Take down each entry exactly as written.

Information supplied =>
______
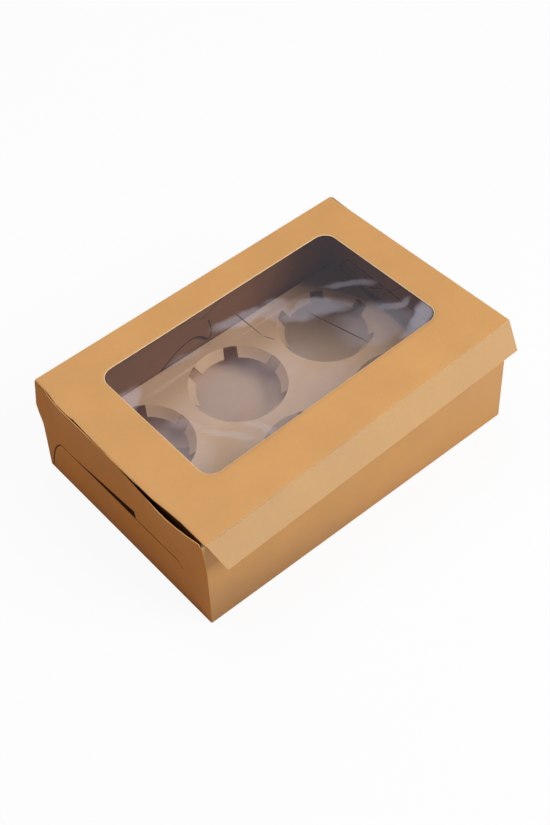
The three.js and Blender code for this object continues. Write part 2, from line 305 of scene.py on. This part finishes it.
# How much light reaches the tray: less at its left end and in its rear right corner
def tray_light(nodes, links, place):
    def faded(value, near, far, low, high):
        node = nodes.new("ShaderNodeMapRange")
        node.interpolation_type = "SMOOTHSTEP"
        node.inputs["From Min"].default_value = near
        node.inputs["From Max"].default_value = far
        node.inputs["To Min"].default_value = low
        node.inputs["To Max"].default_value = high
        links.new(value, node.inputs["Value"])
        return node.outputs["Result"]

    apart = nodes.new("ShaderNodeSeparateXYZ")
    links.new(place, apart.inputs["Vector"])
    slant = nodes.new("ShaderNodeMath")
    slant.operation = "MULTIPLY_ADD"
    slant.inputs[1].default_value = 0.43
    links.new(apart.outputs["Y"], slant.inputs[0])
    links.new(apart.outputs["X"], slant.inputs[2])
    least = nodes.new("ShaderNodeMath")
    least.operation = "MINIMUM"
    links.new(faded(apart.outputs["X"], -0.116, -0.100, 0.22, 1.0), least.inputs[0])
    links.new(faded(slant.outputs["Value"], 0.117, 0.128, 1.0, 0.24), least.inputs[1])
    return least.outputs["Value"]


def card_material(name, colour, fibre, fibre_amount, mottle, bump, shine=0.35, shaded_ends=False):
    material = bpy.data.materials.new(name)
    material.use_nodes = True
    nodes, links = material.node_tree.nodes, material.node_tree.links
    shader = nodes["Principled BSDF"]
    coords = nodes.new("ShaderNodeTexCoord")
    card = nodes.new("ShaderNodeGroup")
    card.node_tree = CARD_GROUP
    card.inputs["Colour"].default_value = (*colour, 1)
    card.inputs["Fibre Colour"].default_value = (*fibre, 1)
    card.inputs["Fibre Amount"].default_value = fibre_amount
    card.inputs["Mottle Amount"].default_value = mottle
    relief = nodes.new("ShaderNodeBump")
    relief.inputs["Strength"].default_value = bump
    relief.inputs["Distance"].default_value = 0.00008
    links.new(coords.outputs["Object"], card.inputs["Vector"])
    tone = card.outputs["Colour"]
    if shaded_ends:
        dim = nodes.new("ShaderNodeVectorMath")
        dim.operation = "SCALE"
        links.new(tone, dim.inputs["Vector"])
        links.new(tray_light(nodes, links, coords.outputs["Object"]), dim.inputs["Scale"])
        tone = dim.outputs["Vector"]
    links.new(tone, shader.inputs["Base Color"])
    links.new(card.outputs["Roughness"], shader.inputs["Roughness"])
    links.new(card.outputs["Height"], relief.inputs["Height"])
    links.new(relief.outputs["Normal"], shader.inputs["Normal"])
    shader.inputs["Specular IOR Level"].default_value = shine
    return material


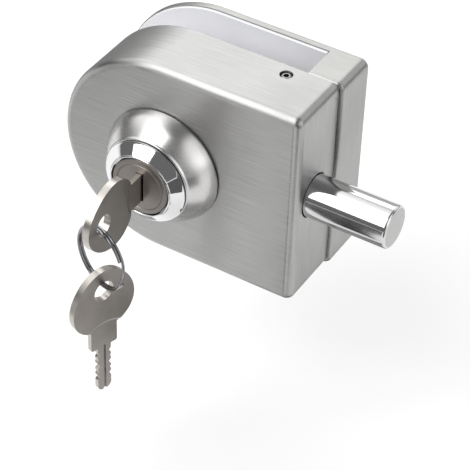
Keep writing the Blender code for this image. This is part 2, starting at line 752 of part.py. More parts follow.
______
Exercise output =>
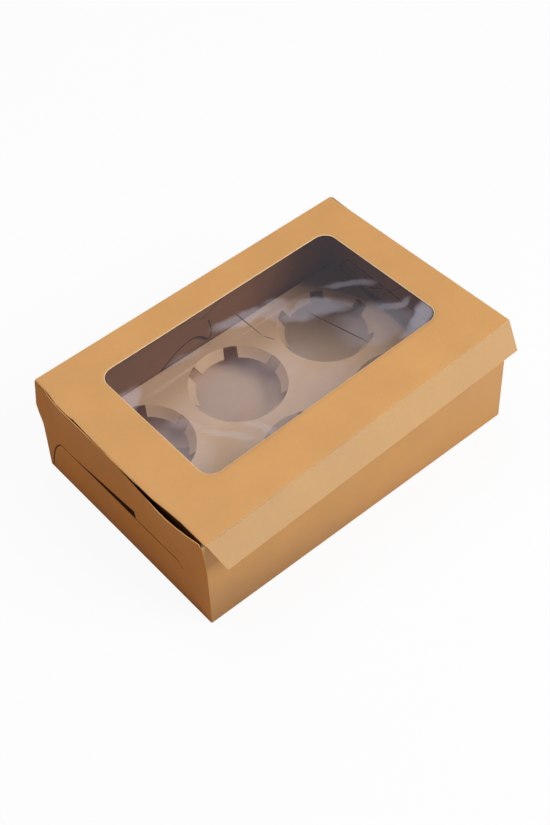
The three.js and Blender code for this object continues. Write part 2, from line 305 of scene.py on. This part finishes it.
# How much light reaches the tray: less at its left end and in its rear right corner
def tray_light(nodes, links, place):
    def faded(value, near, far, low, high):
        node = nodes.new("ShaderNodeMapRange")
        node.interpolation_type = "SMOOTHSTEP"
        node.inputs["From Min"].default_value = near
        node.inputs["From Max"].default_value = far
        node.inputs["To Min"].default_value = low
        node.inputs["To Max"].default_value = high
        links.new(value, node.inputs["Value"])
        return node.outputs["Result"]

    apart = nodes.new("ShaderNodeSeparateXYZ")
    links.new(place, apart.inputs["Vector"])
    slant = nodes.new("ShaderNodeMath")
    slant.operation = "MULTIPLY_ADD"
    slant.inputs[1].default_value = 0.43
    links.new(apart.outputs["Y"], slant.inputs[0])
    links.new(apart.outputs["X"], slant.inputs[2])
    least = nodes.new("ShaderNodeMath")
    least.operation = "MINIMUM"
    links.new(faded(apart.outputs["X"], -0.116, -0.100, 0.22, 1.0), least.inputs[0])
    links.new(faded(slant.outputs["Value"], 0.117, 0.128, 1.0, 0.24), least.inputs[1])
    return least.outputs["Value"]


def card_material(name, colour, fibre, fibre_amount, mottle, bump, shine=0.35, shaded_ends=False):
    material = bpy.data.materials.new(name)
    material.use_nodes = True
    nodes, links = material.node_tree.nodes, material.node_tree.links
    shader = nodes["Principled BSDF"]
    coords = nodes.new("ShaderNodeTexCoord")
    card = nodes.new("ShaderNodeGroup")
    card.node_tree = CARD_GROUP
    card.inputs["Colour"].default_value = (*colour, 1)
    card.inputs["Fibre Colour"].default_value = (*fibre, 1)
    card.inputs["Fibre Amount"].default_value = fibre_amount
    card.inputs["Mottle Amount"].default_value = mottle
    relief = nodes.new("ShaderNodeBump")
    relief.inputs["Strength"].default_value = bump
    relief.inputs["Distance"].default_value = 0.00008
    links.new(coords.outputs["Object"], card.inputs["Vector"])
    tone = card.outputs["Colour"]
    if shaded_ends:
        dim = nodes.new("ShaderNodeVectorMath")
        dim.operation = "SCALE"
        links.new(tone, dim.inputs["Vector"])
        links.new(tray_light(nodes, links, coords.outputs["Object"]), dim.inputs["Scale"])
        tone = dim.outputs["Vector"]
    links.new(tone, shader.inputs["Base Color"])
    links.new(card.outputs["Roughness"], shader.inputs["Roughness"])
    links.new(card.outputs["Height"], relief.inputs["Height"])
    links.new(relief.outputs["Normal"], shader.inputs["Normal"])
    shader.inputs["Specular IOR Level"].default_value = shine
    return material


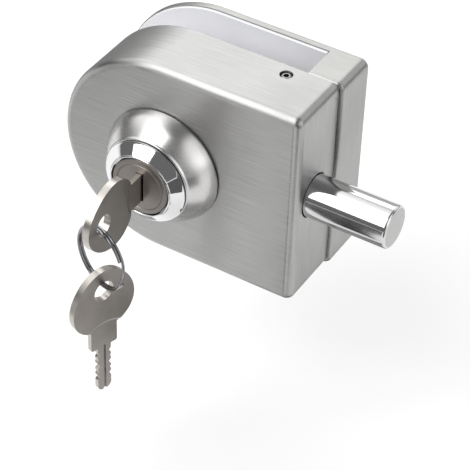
Keep writing the Blender code for this image. This is part 2, starting at line 752 of part.py. More parts follow.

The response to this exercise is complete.